Fachrizal Afandi mengatakan seluruh isi buku dalam lima bab tersebut sangat bermanfaat bagi mahasiswa. Seluruh teori mengenai pertanggungjawaban pidana korporasi dalam kebijakan legislasi yang disajikan dapat dijadikan rujukan tugas mahasiswa sarjana hingga doktor.
Namun, Ia memberikan catatan tambahan. Berlakunya UU No.1 Tahun 2023 tentang KUHP tiga tahun lagi akan membuat semua rujukan hukum dalam buku itu harus disesuaikan. Fachrizal menyarankan Dwidja segera mempersiapkan edisi baru bukunya dengan merujuk KUHP baru. “Masih ada waktu hingga 2026 nanti, harapan saya akan ada update-an baru yang disesuaikan dengan KUHP baru,” ujar pakar hukum pidana Universitas Brawijaya itu.
Ia melanjutkan, bisa dilakukan penambahan beberapa pengaturan pertanggungjawaban pidana dalam KUHP baru. Misalnya syarat pertanggungjawaban pidana (Pasal 36), strict liability dan vicarious liability (Pasal 37), kekurangmampuan bertanggungjawab (Pasal 38), ketidakmampuan bertanggungjawab (Pasal 39), usia pertanggungjawaban pidana (Pasal 40 dan 41), daya paksa absolut dan relatif (Pasal 42), pembelaan terpaksa yang melampaui batas (Pasal 43), perintah jabatan yang diberikan tanpa wewenang (Pasal 44), dan pertanggungjawaban pidana korporasi (Pasal 45 dan 50).
Sementara itu, Angkasa membahas soal korban yang ia kupas dengan perspektif viktimologi. Secara sederhana, ilmu pengetahuan yang mempelajari tentang korban kejahatan disebut viktimologi. Sebagai suatu cabang ilmu yang relatif muda, tidak banyak orang yang dapat memahami pengertian, isi, dan ruang lingkup viktimologi.
Viktimologi merupakan suatu studi atau pengetahuan yang sebenarnya berasal dari kriminologi. Viktimologi dapat dikatakan sebagai anak atau turunan dari kriminologi. Pokok pengetahuannya terkait dengan kejahatan yaitu akibat dari kejahatan itu sendiri yang menimbulkan adanya korban.
Penderita dampak dari suatu kejahatan menyandang status sebagai korban karena mengalami kerugian.
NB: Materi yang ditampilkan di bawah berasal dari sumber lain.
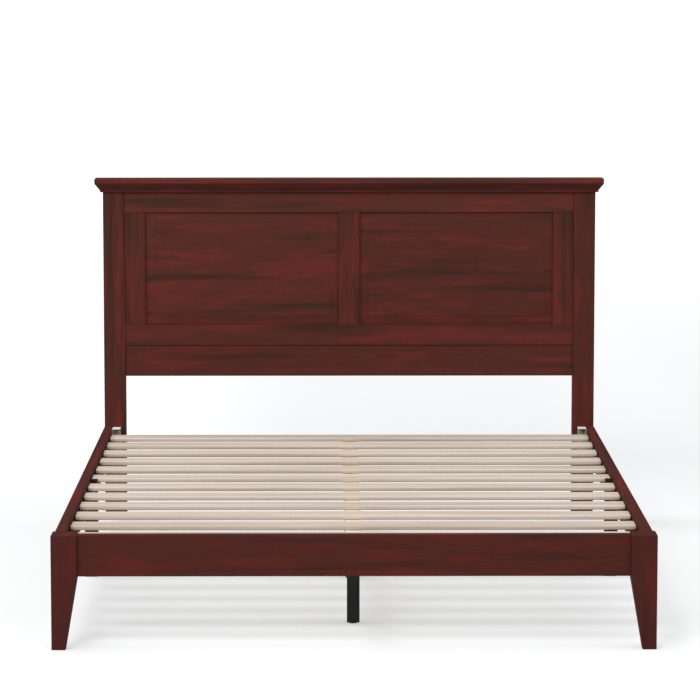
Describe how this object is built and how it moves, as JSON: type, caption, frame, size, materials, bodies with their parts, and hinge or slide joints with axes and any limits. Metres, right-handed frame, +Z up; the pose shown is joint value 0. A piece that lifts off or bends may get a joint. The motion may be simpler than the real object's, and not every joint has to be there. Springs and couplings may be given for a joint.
{
  "type": "platform bed",
  "caption": "Dark stained wooden bed with a tall two-panel headboard, low foot rail, tapered legs and a pale slatted deck on a centre beam",
  "frame": {"origin": "centre of the bounding box in X and Y, on the floor in Z", "axes": "+X to the right seen from the foot of the bed, +Y from the foot to the headboard, +Z up"},
  "size_m": [1.643, 2.135, 1.114],
  "materials": {
    "stained_wood": "satin reddish-brown stain with lengthwise grain",
    "bare_wood": "pale, planed, unfinished",
    "beam_wood": "planed softwood, unfinished",
    "black_steel": "black powder coat",
    "black_plastic": "matte black",
    "zinc_steel": "zinc plated sheet and bolts"
  },
  "bodies": {
    "bed": {"bracket_bolt_foot_left_1": "zinc_steel", "bracket_bolt_foot_right_1": "zinc_steel", "bracket_bolt_head_left_1": "zinc_steel", "bracket_bolt_head_left_2": "zinc_steel", "bracket_bolt_head_right_1": "zinc_steel", "bracket_bolt_head_right_2": "zinc_steel", "cap_moulding_front": "stained_wood", "cap_moulding_left": "stained_wood", "cap_moulding_right": "stained_wood", "centre_beam": "beam_wood", "centre_leg_plate_1": "black_steel", "centre_leg_plate_2": "black_steel", "centre_leg_plate_3": "black_steel", "centre_leg_plug_1": "black_plastic", "centre_leg_plug_2": "black_plastic", "centre_leg_plug_3": "black_plastic", "centre_leg_tube_1": "black_steel", "centre_leg_tube_2": "black_steel", "centre_leg_tube_3": "black_steel", "corner_bracket_foot_left": "zinc_steel", "corner_bracket_foot_right": "zinc_steel", "corner_bracket_head_left": "zinc_steel", "corner_bracket_head_right": "zinc_steel", "foot_leg_left": "stained_wood", "foot_leg_right": "stained_wood", "foot_rail": "stained_wood", "headboard_bottom_rail": "stained_wood", "headboard_cap": "stained_wood", "headboard_centre_stile": "stained_wood", "headboard_lower_board": "stained_wood", "headboard_panel_left": "stained_wood", "headboard_panel_right": "stained_wood", "headboard_post_left": "stained_wood", "headboard_post_right": "stained_wood", "headboard_stile_left": "stained_wood", "headboard_stile_right": "stained_wood", "headboard_top_rail": "stained_wood", "side_leg_left": "stained_wood", "side_leg_right": "stained_wood", "side_rail_left": "stained_wood", "side_rail_right": "stained_wood", "slat_01": "bare_wood", "slat_02": "bare_wood", "slat_03": "bare_wood", "slat_04": "bare_wood", "slat_05": "bare_wood", "slat_06": "bare_wood", "slat_07": "bare_wood", "slat_08": "bare_wood", "slat_09": "bare_wood", "slat_10": "bare_wood", "slat_11": "bare_wood", "slat_12": "bare_wood", "slat_ledger_foot_left": "stained_wood", "slat_ledger_foot_right": "stained_wood", "slat_ledger_head_left": "stained_wood", "slat_ledger_head_right": "stained_wood"},
    "glide_1": {"levelling_glide_1": "black_plastic"},
    "glide_2": {"levelling_glide_2": "black_plastic"},
    "glide_3": {"levelling_glide_3": "black_plastic"}
  },
  "joints": [
    {"name": "glide_height_1", "type": "slide", "parent": "bed", "child": "glide_1", "axis": [0, 0, -1], "range_m": [0, 0.012]},
    {"name": "glide_height_2", "type": "slide", "parent": "bed", "child": "glide_2", "axis": [0, 0, -1], "range_m": [0, 0.012]},
    {"name": "glide_height_3", "type": "slide", "parent": "bed", "child": "glide_3", "axis": [0, 0, -1], "range_m": [0, 0.012]}
  ]
}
Mereka menjadi objek yang dibahas dalam viktimologi. “Perspektif viktimologi terbagi atas tiga yaitu menganalisis berbagai aspek masalah korban, menjelaskan penyebab viktimisasi, dan mengembangkan sistem tindakan untuk mengurangi penderitaan manusia,” ujar Angkasa.
Salah satu faktor terjadinya viktimisasi dalam tindak pidana korporasi adalah mudahnya terjadi sebuah kejahatan korporasi akibat pengaruh budaya perusahaan. Mengejar keuntungan dan pertumbuhan menjadi tujuan utama korporasi tetapi kerap mengabaikan pertimbangan etis.
“Ini dapat menyebabkan pengabaian terhadap peraturan serta toleransi terhadap perilaku tidak etis,” kata Ketua Asosiasi Pengajar Viktimologi Indonesia itu. Angkasa menyayangkan bahwa kejahatan dan kecurangan dalam menjalankan perusahaan saat ini kadang dipandang sebagai seninya bisnis.